There is one fundamental reason why this gap is emerging: citizens want some control over their physical surroundings. Residents are more confident, articulate, and skeptical than ever before. When it seems like something undesirable is going to be built near them – a condo development across the street, a landfill nearby, a highway, a shopping mall, affordable housing – they will often turn out in droves to oppose it. They are more likely than ever to reject bond issues and sales tax increases when they feel that local officials aren’t listening to them. And when all else fails (or even before), people move to places where they are farther away from their neighbors and any undesirable buildings, places which at least look more tidy, homogeneous, and easy to control.


Stung by their bad experiences at public meetings, some officials are changing their relationship with residents by adopting more participatory approaches to planning. They are using several key democratic strategies:


       1. Recruiting residents for planning sessions, before a controversial land use question arises, by reaching out through community networks. They assemble a large and diverse “critical mass” of citizens.
        2. Involving those citizens in a combination of small- and large-group meetings: structured, facilitated small groups for informed, deliberative dialogue; and large forums for amplifying shared conclusions and moving from talk to action.
        3. Giving the participants in these meetings clear, unbiased information, and allowing them to consider a range of views and policy options – not just a single proposed plan.


These techniques are being employed in a wide variety of places. In large cities like San Jose, California, residents and planners have used them to redevelop neighborhoods while avoiding the unwelcome aspects of gentrification. In smaller cities like Decatur, Georgia, and Hampton, Virginia, citizens have used them to build on the strengths of their historic buildings and downtown centers. Town leaders in places like Kuna, Idaho, and Pittsford, New York have used these strategies to develop broadly shared visions for planning and economic development. And in counties like Kalamazoo County, Michigan, officials have used them to create land use plans that span entire metropolitan regions.
The field of planning and zoning is not unique: these same strategies, reflecting the same shifts in the citizen-government relationship, are emerging in other fields as well, including education, crime prevention, race relations, and public finance. The increasing power, passion, and impatience of citizens is rippling through many different communities and levels of government.


Unfortunately, most local leaders assume that their community or their field is facing unique challenges. So as they struggle to respond to citizen energy, officials tend to reinvent the wheel, discovering by trial-and-error the same strategies over and over again.


The dramatic unevenness with which planners, as a profession, are responding to 21st Century citizenship is producing dramatically inequitable metropolitan areas. Some neighborhoods and suburbs are becoming more and more attractive, desirable, and prosperous, while others decline, decompose, and sprawl.

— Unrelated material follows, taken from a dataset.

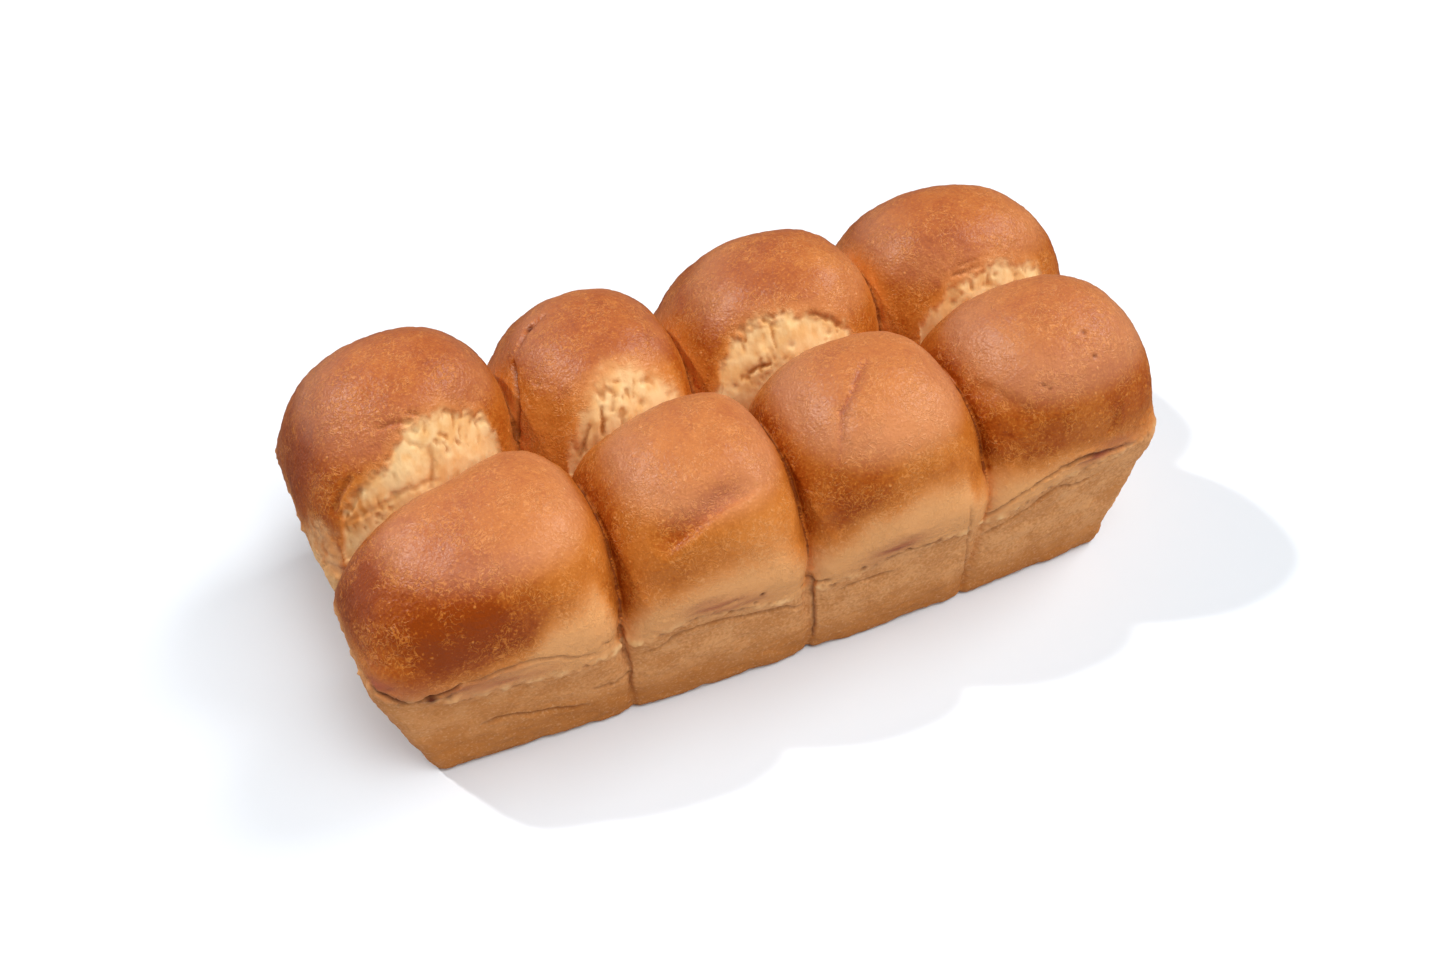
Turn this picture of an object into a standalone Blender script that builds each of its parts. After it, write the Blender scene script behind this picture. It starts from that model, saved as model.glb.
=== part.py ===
"""Brioche loaf of eight balls of dough, in two rows of four, baked side by side in a tin.

The loaf is one solid. Each ball is modelled on its own: square where the tin and its neighbours
held it, round where it rose above the rim. The balls are joined by one union and cut flat below.
Metres, +Z up, X along the loaf, the front row at -Y, the middle of the underside at the origin.
"""

import math
from dataclasses import dataclass

import bmesh
import bpy
from mathutils import Vector, noise

MM = 0.001
TINY = 1e-6

# Tin: its floor, its rim and the slight bow of its long sides
FLOOR_LENGTH = 250 * MM
FLOOR_WIDTH = 120 * MM
RIM_HEIGHT = 41 * MM
RIM_LEFT = -139.5 * MM
RIM_RIGHT = 138.5 * MM
RIM_WIDTH = 128 * MM
SIDE_BOW = 4 * MM
BOW_MIDDLE = 25 * MM

# Dough above the rim: where the domes are widest and how far the loaf reaches there
WIDEST_HEIGHT = 54 * MM
LOAF_LEFT = -142 * MM
LOAF_RIGHT = 147 * MM
FRONT_RIGHT = 143 * MM
DOME_BULGE = 2.5 * MM
BULGE_START = RIM_HEIGHT - 4 * MM
ROW_MIDDLE = 30 * MM

# Corners in plan, as powers of a superellipse: high is square, 2 is round
TIN_CORNER_POWER = 13.0
SEAM_CORNER_POWER = 16.0
RIM_CORNER_POWER = 8.0
RIM_SEAM_POWER = 6.5
DOME_POWER = 3.3
TOP_POWER = 2.2
ROUNDED_HEIGHT = WIDEST_HEIGHT + 10 * MM

# Side view of a dome, as powers of a superellipse: crusted sides and the torn side of the back row
DOME_PROFILE = 2.45
TORN_PROFILE = 2.15

# Crust line where the dough met the tin's rim: distance along the loaf, and height
RIM_LINE = (
    (RIM_LEFT, 49 * MM),
    (-110 * MM, 38 * MM),
    (-60 * MM, 35 * MM),
    (-40 * MM, 43 * MM),
    (5 * MM, 34 * MM),
    (40 * MM, 42 * MM),
    (68 * MM, 38 * MM),
    (105 * MM, 51 * MM),
    (RIM_RIGHT, 53 * MM),
)
RIM_LIP = 1.4 * MM
LIP_BELOW = 4 * MM
LIP_ABOVE = 2 * MM

# Folds pressed into the domes: two ends of each in millimetres, its depth and its half width
FOLDS = (
    ((-40, -62, 77), (-12, -58, 84), 2.6 * MM, 5 * MM),
    ((36, -34, 96), (17, -55, 83), 1.8 * MM, 4.5 * MM),
    ((74, -46, 80), (76, -64, 58), 2 * MM, 5 * MM),
    ((-44, 48, 88), (-61, 29, 82), 2.8 * MM, 4.5 * MM),
    ((-61, 29, 82), (-69, 12, 60), 2.8 * MM, 4.5 * MM),
)

# Torn crumb on the valley side of the back row: how deep, how ragged, and where it ends
TEAR_DEPTH = 2.4 * MM
TEAR_RAGGED = 1.8 * MM
TEAR_GRAIN = 9 * MM
TEAR_TOP = 13 * MM
TEAR_EDGE = 2 * MM
TEAR_FOOT = 6 * MM
TEAR_SHARE = 0.62
TEAR_SIDE = 0.25

# Balls overlap a little at the tin's floor, and up to their saddle's height further up
FLOOR_OVERLAP = 1.2 * MM
OVERLAP_START = 10 * MM

# Mesh of one ball
SPANS = 12
WALL_LEVELS = (-4 * MM, 15 * MM, 31 * MM, 39 * MM, 45 * MM, 54 * MM)
DOME_SIDE_ANGLE = math.radians(48)
SHARP_ANGLE = math.radians(50)

# Crust, browned and egg-washed
CRUST_COLOUR = (0.42, 0.16, 0.05, 1.0)
CRUST_ROUGHNESS = 0.45


@dataclass(frozen=True)
class Ball:
    """One ball of dough. Its seams or ends are given at the tin's floor and at its rim."""

    side: int
    floor: tuple
    rim: tuple
    saddles: tuple
    top: float
    lean: float
    rise: float
    ends: tuple


@dataclass(frozen=True)
class Row:
    """Four balls between five seams, left to right.

    side is -1 for the front row and 1 for the back row, saddles are the heights where neighbours
    meet, tops the heights of the domes, leans how far a dome's top sits to the right of its foot,
    rises how much higher its right shoulder is, and ends how far the row's domes reach.
    """

    side: int
    floor: tuple
    rim: tuple
    saddles: tuple
    tops: tuple
    leans: tuple
    rises: tuple
    ends: tuple


FRONT = Row(
    side=-1,
    floor=(-FLOOR_LENGTH / 2, -57 * MM, 7 * MM, 66 * MM, FLOOR_LENGTH / 2),
    rim=(RIM_LEFT, -60 * MM, 4 * MM, 70 * MM, RIM_RIGHT),
    saddles=(64 * MM, 70 * MM, 77 * MM),
    tops=(88 * MM, 91 * MM, 95 * MM, 97 * MM),
    leans=(6 * MM, 3 * MM, 1 * MM, 4 * MM),
    rises=(0.10, 0.08, 0.03, 0.03),
    ends=(LOAF_LEFT, FRONT_RIGHT),
)
BACK = Row(
    side=1,
    floor=(-FLOOR_LENGTH / 2, -66 * MM, -8 * MM, 60 * MM, FLOOR_LENGTH / 2),
    rim=(RIM_LEFT, -67 * MM, -4 * MM, 68 * MM, RIM_RIGHT),
    saddles=(64 * MM, 65 * MM, 71 * MM),
    tops=(97 * MM, 89 * MM, 93 * MM, 94.5 * MM),
    leans=(4 * MM, 4 * MM, 6 * MM, 3 * MM),
    rises=(0.02, 0.02, 0.08, 0.0),
    ends=(LOAF_LEFT, LOAF_RIGHT),
)

# Valley between the rows, left to right: distance along the loaf, across it, and height
VALLEY = (
    (LOAF_LEFT, -13 * MM, 46 * MM),
    (-110 * MM, -8 * MM, 60 * MM),
    (-72 * MM, 4 * MM, 66 * MM),
    (-40 * MM, -4 * MM, 64 * MM),
    (5 * MM, 1 * MM, 68 * MM),
    (40 * MM, -1 * MM, 71 * MM),
    (72 * MM, 3 * MM, 72 * MM),
    (110 * MM, 0.0, 70 * MM),
    (LOAF_RIGHT, 0.0, 54 * MM),
)


def smoothstep(value, low, high):
    """0 below low, 1 above high, and an even turn between."""
    t = min(max((value - low) / (high - low), 0.0), 1.0)
    return t * t * (3 - 2 * t)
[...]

This leads to other challenges. Citizens in democratically effective communities may become less willing to cooperate with citizens in other places: having worked so hard to improve their surroundings, residents may be more inclined to wall them off from outside influence. As challenges like transportation, waste disposal, and economic development require greater regional solutions, the democracy gap may make that kind of collaboration harder to achieve.
The answer is not to discourage these instincts toward sovereignty and local control, but to apply democratic strategies more universally and more evenly. Planners and public officials need to understand that they are not alone: leaders in different communities and fields of practice are all dealing with the same conditions, and they can learn a great deal from each others’ successes and mistakes. Leaders also need to look beyond city and town lines, and mobilize citizens on a region-wide basis to address region-wide challenges. The democracy gap doesn’t just divide the ‘haves’ from the ‘have-nots’ – it threatens the welfare of us all.